Artists’ Talk by exhibiting artists Ricky Sears and Malin Abrahamsson
Title: Artists’ Talk by exhibiting artists Ricky Sears & Malin Abrahamsson
Location: Rochester Contemporary Art Center
Start Time: 1pm
Date: April 4th
End Time: 2pm
Description: Join Artists Ricky Sears and Malin Abrahamsson and Director of Planning at the City of Rochester, Chuck Thomas, for a discussion of the artists’ work and its relationship to specific aspects of Rochester’s landscape. The artist’s current work was significantly influenced the unused parcels of residential land (and the 6″x6″ barriers that surround them). Sears and Abrahamsson encountered these upon arriving in Rochester. This complex yet not often discussed aspect of the Rochester’s landscape will form a starting point for the discussion of their recent work.
As the local expert on abandoned and vacant properties, Chuck Thomas will further inform the discussion with facts and details relating to the unused parcels of residential land in Rochester.
The exhibition in between presents paintings and sculptures by Brooklyn based artists Malin Abrahamsson and Ricky Sears. The works in this exhibition are influenced by the artists’ first encounters with Rochester NY’s landscape. They relate to construction, demolition and the passage of time within complicated urban spaces. A common theme running through this ‘outsider’s portrait’ are the 6”x6” posts that encircle unused and abandoned parcels of urban land in Rochester. In between navigates emptiness and identifies potential in the often ignored corners of our city.
in between runs in conjunction with the PLANT reading room and Sunday coffee hours. PLANT is organized in collaboration with George Eastman House International Museum of Photography and The Metabolic Studio, a direct charitable activity of The Annenberg Foundation.
Agri(c)ulture: What’s Growing in LA?
Title: Agri(c)ulture: What’s Growing in LA?
Location: Rochester Contemporary Art Center
Date: March 22
Start Time: 1pm
End Time: 2pm
Description:
Los Angeles is frequently billed as a place where culture grows small in the shadow of a flourishing entertainment industry. However, with its increasing focus on cultivating sustainable civic, social and public spaces through the action of growing food, L.A. culture is not just burgeoning, but positively flowering.
L.A.-based writer artist and curator Janet Owen Driggs will present projects that are growing (or have recently grown) in L.A, including Not A Cornfield, Farmlab Fallen Fruit, Islands of LA and Edible Estates
Janet Owen Driggs’ recent publications include texts for ArtUS, RiM magazine, the Hammer Museum, Art Review, and the anthology Kolibri. Most recently she has edited History, Site, Document, a book about Not A Cornfield, an art project that took place in Downtown Los Angeles, 2005-6.

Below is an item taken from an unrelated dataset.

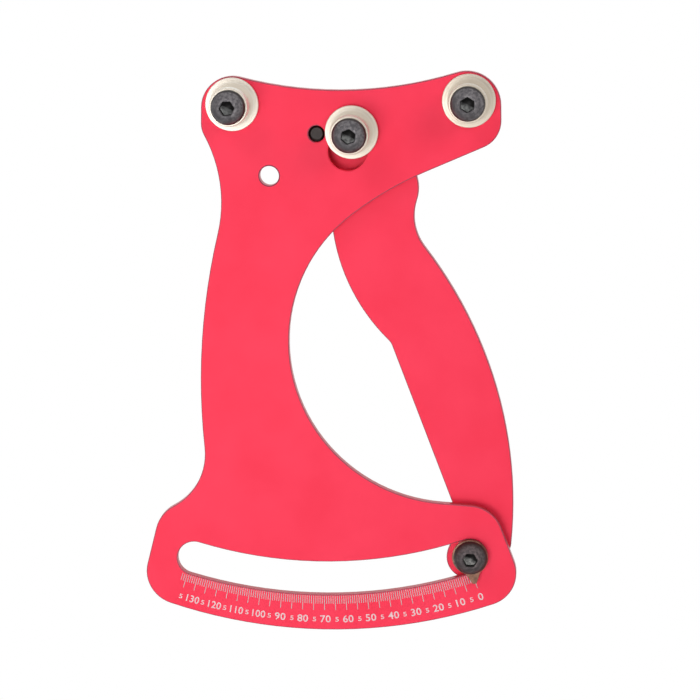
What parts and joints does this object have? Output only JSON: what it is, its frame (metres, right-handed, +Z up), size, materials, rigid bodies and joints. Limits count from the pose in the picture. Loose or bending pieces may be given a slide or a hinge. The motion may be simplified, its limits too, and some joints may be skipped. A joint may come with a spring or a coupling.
{
  "type": "spoke tension meter",
  "caption": "Hand-held gauge that reads the tension of a wheel spoke: two fixed posts on a flat body, a third post on a spring-loaded swing arm, and a pointer on a curved scale.",
  "frame": {"origin": "middle of the hang hole in the body plate, halfway through its thickness", "axes": "+Z up the tool from the scale to the post end, +X to the right when the scale is read, +Y through the plates from the front, where the scale is, to the back"},
  "size_m": [0.1166, 0.03, 0.1761],
  "materials": {
    "red_anodised": "fine bead-blasted sheet, dyed red anodising, machined edges",
    "nickel_plate": "turned steel, warm bright nickel plating with fine lathe rings",
    "black_oxide": "black oxide on rolled-thread socket screws, satin",
    "zinc_plate": "clear zinc plating, satin",
    "nut_nylon": "natural nylon locking ring",
    "sleeve_acetal": "turned acetal, low friction",
    "brass": "tarnished sheet brass, punched",
    "bronze": "oiled sintered bronze",
    "spring_steel": "bright hard-drawn spring wire"
  },
  "bodies": {
    "body": {"body_plate": "red_anodised", "left_post_spool": "nickel_plate", "left_post_screw": "black_oxide", "left_post_washer": "zinc_plate", "left_post_nut": "zinc_plate", "right_post_spool": "nickel_plate", "right_post_screw": "black_oxide", "right_post_washer": "zinc_plate", "right_post_nut": "zinc_plate", "post_nut_inserts": "nut_nylon", "pivot_screw": "black_oxide", "spring_seat_washer": "zinc_plate", "spring_retaining_washer": "zinc_plate", "return_spring": "spring_steel"},
    "arm": {"swing_arm": "red_anodised", "pivot_bush": "bronze", "middle_post_spool": "nickel_plate", "middle_post_sleeve": "sleeve_acetal", "middle_post_screw": "black_oxide", "middle_post_washer": "zinc_plate", "middle_post_nut": "zinc_plate", "pointer": "brass", "pointer_sleeve": "sleeve_acetal", "pointer_screw": "black_oxide", "pointer_washer": "zinc_plate", "pointer_nut": "zinc_plate", "arm_nut_inserts": "nut_nylon"}
  },
  "joints": [
    {"name": "arm_pivot", "type": "hinge", "parent": "body", "child": "arm", "pos_m": [0.0145, 0, 0.01295], "axis": [0, 1, 0], "range_deg": [0, 36.32], "stiffness_Nm_per_rad": 0.6, "springref_deg": -11.46, "deforming": ["return_spring"]}
  ]
}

Owen Driggs has curated and organized events with, among other institutions, MOCA, Los Angeles; the Santa Monica Museum of Art; and the Hong Kong Art Center. As an artist she has exhibited most recently in Los Angeles, Arizona, and Mexico City. Before transitioning to collaborative and participatory practice she exhibited for over a decade as an individual artist, with projects appearing in solo and group exhibitions at venues including: Beaux Arts, Delfina Studios, and the Camden Art Center (UK), Shoshanna Wayne and Flowers West (US), Sandberg Institute (Netherlands), Festival Internacional de Linguagem Eletrônica (Brazil), and ArtPool (Sweden).
Owen Driggs is currently a member of Adjunct Faculty at the USC School of Fine Arts and Studio Writer at Metabolic Studio, a direct charitable activity of the Annenberg Foundation.